Taking into account these underlying factors is not a luxury, something you do after you teach them advanced science. We cannot teach math unless we have developed a fertile field in which to teach. A person must be able to think clearly, to bolt concepts on top of each other.

Your Institute uses various techniques, including transcendental meditation. Tell us about them and how they work.

We use a combination of techniques and we designate times to do them each day. Mental and physical ones like yoga and stretch exercises help people deal with stress. We use breathing techniques too. Meditation develops coherence in the brain. With meditation, the person gets very deep rest, about twice as deep as your deepest sleep. We know that very deep rest heals the body and releases stress that has been stored in your nervous system. When the person is more rested the brain can develop and function properly, which improves the rest of their being.

We also use diet: we feed students a lunch every day that is largely plant-based, organic food. We teach them good lifestyle practices, daily and seasonal routines that create more balance, order, and wellbeing in their lives. We have teams of psychologists and social workers on campus so it’s not just an add-on they go to if they’re feeling unwell. We measure and track the wellbeing of each student. We allocate quite a budget for this because if you don’t invest it’s not going to happen.

What’s the impact of Covid been?

Covid has greatly exacerbated these issues. It’s like you have a crack in a mirror and then you stand on that mirror and the crack becomes a lot worse.

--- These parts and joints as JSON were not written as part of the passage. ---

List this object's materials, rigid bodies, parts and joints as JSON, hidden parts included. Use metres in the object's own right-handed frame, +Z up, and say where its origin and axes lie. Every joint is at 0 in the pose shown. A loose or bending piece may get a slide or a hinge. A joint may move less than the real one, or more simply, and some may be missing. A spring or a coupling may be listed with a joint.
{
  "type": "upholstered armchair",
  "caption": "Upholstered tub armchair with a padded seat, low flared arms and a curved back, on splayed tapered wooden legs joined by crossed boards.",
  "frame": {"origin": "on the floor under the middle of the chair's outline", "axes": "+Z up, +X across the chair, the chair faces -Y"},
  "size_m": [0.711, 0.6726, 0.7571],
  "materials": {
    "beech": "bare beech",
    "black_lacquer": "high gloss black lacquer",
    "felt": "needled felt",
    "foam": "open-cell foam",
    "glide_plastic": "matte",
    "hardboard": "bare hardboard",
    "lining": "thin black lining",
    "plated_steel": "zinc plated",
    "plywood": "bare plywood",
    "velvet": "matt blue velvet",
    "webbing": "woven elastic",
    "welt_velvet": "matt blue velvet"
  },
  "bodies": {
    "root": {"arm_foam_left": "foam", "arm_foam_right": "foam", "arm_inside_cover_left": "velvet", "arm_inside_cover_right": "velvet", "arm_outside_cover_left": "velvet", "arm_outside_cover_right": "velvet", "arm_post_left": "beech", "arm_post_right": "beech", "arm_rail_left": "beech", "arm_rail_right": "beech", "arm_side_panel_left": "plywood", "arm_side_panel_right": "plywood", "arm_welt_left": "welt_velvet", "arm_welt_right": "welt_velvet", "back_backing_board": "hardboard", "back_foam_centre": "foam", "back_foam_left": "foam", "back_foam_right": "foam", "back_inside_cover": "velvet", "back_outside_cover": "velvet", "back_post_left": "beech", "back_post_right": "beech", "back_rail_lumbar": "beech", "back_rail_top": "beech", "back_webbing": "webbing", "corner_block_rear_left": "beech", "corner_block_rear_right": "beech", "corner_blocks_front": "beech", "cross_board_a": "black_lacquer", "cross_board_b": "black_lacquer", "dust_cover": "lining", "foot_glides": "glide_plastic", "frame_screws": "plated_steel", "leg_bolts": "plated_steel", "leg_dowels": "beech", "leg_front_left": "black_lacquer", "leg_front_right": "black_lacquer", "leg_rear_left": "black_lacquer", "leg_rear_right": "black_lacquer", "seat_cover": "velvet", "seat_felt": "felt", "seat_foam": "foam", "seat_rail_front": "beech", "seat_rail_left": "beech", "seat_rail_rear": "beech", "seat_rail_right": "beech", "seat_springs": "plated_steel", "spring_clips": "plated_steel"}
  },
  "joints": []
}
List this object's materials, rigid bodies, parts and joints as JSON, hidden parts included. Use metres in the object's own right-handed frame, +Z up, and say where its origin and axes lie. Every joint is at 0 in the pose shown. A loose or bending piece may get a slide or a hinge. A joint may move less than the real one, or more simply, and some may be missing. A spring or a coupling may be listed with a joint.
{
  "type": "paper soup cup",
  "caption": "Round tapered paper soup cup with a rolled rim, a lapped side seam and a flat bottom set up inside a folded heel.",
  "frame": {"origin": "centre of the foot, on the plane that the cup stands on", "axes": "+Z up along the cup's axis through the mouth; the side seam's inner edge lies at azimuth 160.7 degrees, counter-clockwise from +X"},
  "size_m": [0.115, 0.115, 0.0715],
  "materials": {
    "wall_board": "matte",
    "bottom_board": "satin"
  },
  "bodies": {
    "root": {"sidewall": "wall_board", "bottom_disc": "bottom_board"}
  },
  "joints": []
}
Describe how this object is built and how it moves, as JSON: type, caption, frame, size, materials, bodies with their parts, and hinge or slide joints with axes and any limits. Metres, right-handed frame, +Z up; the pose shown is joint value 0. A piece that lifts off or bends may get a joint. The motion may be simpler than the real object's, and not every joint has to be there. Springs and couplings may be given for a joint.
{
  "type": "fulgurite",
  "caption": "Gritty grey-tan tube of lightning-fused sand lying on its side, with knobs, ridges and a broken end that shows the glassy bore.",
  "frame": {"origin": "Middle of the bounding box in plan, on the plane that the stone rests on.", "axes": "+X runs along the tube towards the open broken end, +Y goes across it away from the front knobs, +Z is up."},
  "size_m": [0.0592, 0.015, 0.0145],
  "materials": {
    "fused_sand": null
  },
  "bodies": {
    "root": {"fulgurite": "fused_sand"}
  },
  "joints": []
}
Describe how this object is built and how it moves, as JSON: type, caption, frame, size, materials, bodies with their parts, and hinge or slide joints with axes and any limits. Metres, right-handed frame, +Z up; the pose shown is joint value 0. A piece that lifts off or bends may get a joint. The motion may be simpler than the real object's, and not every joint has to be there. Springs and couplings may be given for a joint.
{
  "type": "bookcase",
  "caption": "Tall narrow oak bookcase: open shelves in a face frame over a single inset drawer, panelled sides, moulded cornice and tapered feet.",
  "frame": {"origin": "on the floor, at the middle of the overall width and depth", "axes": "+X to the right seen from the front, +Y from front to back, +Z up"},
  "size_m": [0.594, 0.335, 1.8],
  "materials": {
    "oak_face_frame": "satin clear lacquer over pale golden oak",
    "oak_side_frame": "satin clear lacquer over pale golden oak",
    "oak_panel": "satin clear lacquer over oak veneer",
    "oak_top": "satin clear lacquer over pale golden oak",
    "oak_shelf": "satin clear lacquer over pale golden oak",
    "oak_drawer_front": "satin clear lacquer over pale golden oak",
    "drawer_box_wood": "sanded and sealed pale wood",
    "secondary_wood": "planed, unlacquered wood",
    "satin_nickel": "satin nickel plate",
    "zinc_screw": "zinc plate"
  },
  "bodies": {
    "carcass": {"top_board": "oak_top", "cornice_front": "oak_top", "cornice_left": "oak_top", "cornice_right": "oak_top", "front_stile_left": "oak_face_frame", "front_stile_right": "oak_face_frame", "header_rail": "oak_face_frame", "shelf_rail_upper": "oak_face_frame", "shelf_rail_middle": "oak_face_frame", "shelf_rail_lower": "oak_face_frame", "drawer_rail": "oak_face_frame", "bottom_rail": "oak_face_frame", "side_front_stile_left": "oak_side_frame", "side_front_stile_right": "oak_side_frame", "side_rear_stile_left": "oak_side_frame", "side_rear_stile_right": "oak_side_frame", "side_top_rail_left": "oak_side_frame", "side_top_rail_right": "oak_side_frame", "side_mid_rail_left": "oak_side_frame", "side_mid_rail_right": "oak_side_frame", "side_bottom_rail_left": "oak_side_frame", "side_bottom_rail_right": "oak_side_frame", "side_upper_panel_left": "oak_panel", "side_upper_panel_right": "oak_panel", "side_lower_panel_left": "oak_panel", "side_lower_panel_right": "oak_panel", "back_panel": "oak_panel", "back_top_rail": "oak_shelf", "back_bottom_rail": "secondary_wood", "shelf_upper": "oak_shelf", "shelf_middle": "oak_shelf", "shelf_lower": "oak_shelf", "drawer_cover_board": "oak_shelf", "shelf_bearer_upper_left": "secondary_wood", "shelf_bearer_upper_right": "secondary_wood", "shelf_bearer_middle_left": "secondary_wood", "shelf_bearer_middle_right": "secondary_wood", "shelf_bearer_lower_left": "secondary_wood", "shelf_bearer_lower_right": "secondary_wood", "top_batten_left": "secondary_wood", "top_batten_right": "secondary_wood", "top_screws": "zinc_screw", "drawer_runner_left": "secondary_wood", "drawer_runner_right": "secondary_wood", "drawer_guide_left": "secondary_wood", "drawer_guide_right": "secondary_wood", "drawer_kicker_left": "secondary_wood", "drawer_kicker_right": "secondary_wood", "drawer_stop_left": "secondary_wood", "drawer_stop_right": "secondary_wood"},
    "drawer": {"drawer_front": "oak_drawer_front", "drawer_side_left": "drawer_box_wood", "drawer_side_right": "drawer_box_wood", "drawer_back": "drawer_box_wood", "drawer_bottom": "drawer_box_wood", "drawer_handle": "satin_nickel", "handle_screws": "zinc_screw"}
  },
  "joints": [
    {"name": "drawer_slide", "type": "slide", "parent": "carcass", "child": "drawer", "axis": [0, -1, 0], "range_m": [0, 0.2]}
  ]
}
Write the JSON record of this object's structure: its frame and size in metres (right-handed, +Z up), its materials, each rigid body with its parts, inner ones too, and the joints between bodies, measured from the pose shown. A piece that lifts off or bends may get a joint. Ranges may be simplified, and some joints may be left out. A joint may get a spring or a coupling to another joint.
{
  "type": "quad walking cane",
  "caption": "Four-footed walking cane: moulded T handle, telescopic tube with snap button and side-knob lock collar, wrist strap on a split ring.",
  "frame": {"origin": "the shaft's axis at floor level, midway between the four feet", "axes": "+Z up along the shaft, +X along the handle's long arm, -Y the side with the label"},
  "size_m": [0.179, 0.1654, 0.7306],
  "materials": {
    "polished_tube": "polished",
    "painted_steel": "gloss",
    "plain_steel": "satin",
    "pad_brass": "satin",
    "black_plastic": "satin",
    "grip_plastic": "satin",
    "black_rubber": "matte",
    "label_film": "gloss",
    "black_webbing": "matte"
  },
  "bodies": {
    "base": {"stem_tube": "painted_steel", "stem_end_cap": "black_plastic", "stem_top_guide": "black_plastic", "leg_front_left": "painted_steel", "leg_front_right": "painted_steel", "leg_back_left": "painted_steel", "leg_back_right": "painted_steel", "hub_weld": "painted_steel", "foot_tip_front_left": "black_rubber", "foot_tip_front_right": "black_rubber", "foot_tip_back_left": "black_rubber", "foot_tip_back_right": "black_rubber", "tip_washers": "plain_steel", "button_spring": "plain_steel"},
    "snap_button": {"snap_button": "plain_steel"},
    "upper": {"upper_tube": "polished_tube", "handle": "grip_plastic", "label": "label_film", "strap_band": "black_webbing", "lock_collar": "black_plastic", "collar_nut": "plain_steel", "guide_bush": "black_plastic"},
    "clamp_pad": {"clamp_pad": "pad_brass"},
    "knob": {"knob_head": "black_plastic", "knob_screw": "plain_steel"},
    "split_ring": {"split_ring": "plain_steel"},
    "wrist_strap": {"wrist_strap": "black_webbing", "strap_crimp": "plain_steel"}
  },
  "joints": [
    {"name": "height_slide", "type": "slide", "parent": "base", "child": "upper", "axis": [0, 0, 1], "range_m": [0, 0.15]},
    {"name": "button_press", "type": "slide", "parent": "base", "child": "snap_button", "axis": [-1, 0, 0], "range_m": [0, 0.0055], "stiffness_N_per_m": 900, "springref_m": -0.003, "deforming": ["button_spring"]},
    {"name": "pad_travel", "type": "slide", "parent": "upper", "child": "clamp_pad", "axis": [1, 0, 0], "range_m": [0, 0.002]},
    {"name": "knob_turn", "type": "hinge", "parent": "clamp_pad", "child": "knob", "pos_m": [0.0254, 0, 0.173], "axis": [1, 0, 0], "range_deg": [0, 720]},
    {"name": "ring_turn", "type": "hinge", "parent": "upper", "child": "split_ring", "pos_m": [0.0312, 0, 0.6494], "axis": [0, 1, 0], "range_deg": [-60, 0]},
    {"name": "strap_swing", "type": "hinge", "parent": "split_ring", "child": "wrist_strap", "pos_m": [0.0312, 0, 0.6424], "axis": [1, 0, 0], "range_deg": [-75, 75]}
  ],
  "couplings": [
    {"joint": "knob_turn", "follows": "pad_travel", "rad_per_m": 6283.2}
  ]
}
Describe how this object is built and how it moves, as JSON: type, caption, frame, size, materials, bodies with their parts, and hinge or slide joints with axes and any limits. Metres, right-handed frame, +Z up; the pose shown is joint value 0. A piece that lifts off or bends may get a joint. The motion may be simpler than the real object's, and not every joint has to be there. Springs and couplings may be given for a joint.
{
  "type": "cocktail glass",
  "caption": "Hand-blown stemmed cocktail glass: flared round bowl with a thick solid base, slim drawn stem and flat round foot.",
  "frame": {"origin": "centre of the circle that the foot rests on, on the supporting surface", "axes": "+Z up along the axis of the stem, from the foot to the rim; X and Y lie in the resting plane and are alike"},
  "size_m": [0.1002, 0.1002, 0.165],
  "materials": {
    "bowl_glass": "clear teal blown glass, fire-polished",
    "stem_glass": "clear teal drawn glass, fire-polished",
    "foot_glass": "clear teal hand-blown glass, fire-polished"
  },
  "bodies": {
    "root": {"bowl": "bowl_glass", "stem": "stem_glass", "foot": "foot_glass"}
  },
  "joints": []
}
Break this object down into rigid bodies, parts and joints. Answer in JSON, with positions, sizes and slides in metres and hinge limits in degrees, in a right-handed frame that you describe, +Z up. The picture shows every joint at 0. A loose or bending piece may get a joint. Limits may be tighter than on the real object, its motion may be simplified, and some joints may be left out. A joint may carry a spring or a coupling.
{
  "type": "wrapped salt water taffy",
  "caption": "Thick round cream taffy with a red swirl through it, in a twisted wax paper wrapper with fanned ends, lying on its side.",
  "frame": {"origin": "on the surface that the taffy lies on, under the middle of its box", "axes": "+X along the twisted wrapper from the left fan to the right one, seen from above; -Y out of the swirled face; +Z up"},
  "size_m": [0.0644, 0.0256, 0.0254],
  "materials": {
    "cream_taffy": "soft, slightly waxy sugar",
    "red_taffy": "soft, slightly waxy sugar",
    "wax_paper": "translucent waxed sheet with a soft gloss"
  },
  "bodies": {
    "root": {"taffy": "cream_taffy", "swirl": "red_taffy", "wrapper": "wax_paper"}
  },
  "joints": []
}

The trends in depression, suicide, obesity, and other health issues have been here for the past 10 or 20 years. These challenges, which will continue beyond the pandemic, absolutely can be overcome and reversed, even at tertiary level, but you must put the issue at front and center.

This interview has been edited for length and clarity.
Published in February 2022

 

Dr. Taddy Blecher is CEO and co-founder of the Maharishi Invincibility Institute, a private non-profit post-secondary education and training provider in South Africa. He has also co-founded the Branson Centre of Entrepreneurship with Sir Richard Branson and is Chairperson and creator of the E3 initiative (Entrepreneurship, Employability, Education) for the national Department of Basic Education in South Africa. A qualified actuary and management consultant, Dr Blecher is passionate about the approach of consciousness-based education, a system of education developing the full potential of every student. Dr. Blecher’s work focuses on helping unemployed youth in South Africa to break the poverty cycle by gaining access to transferable skills through education, training, jobs, and careers.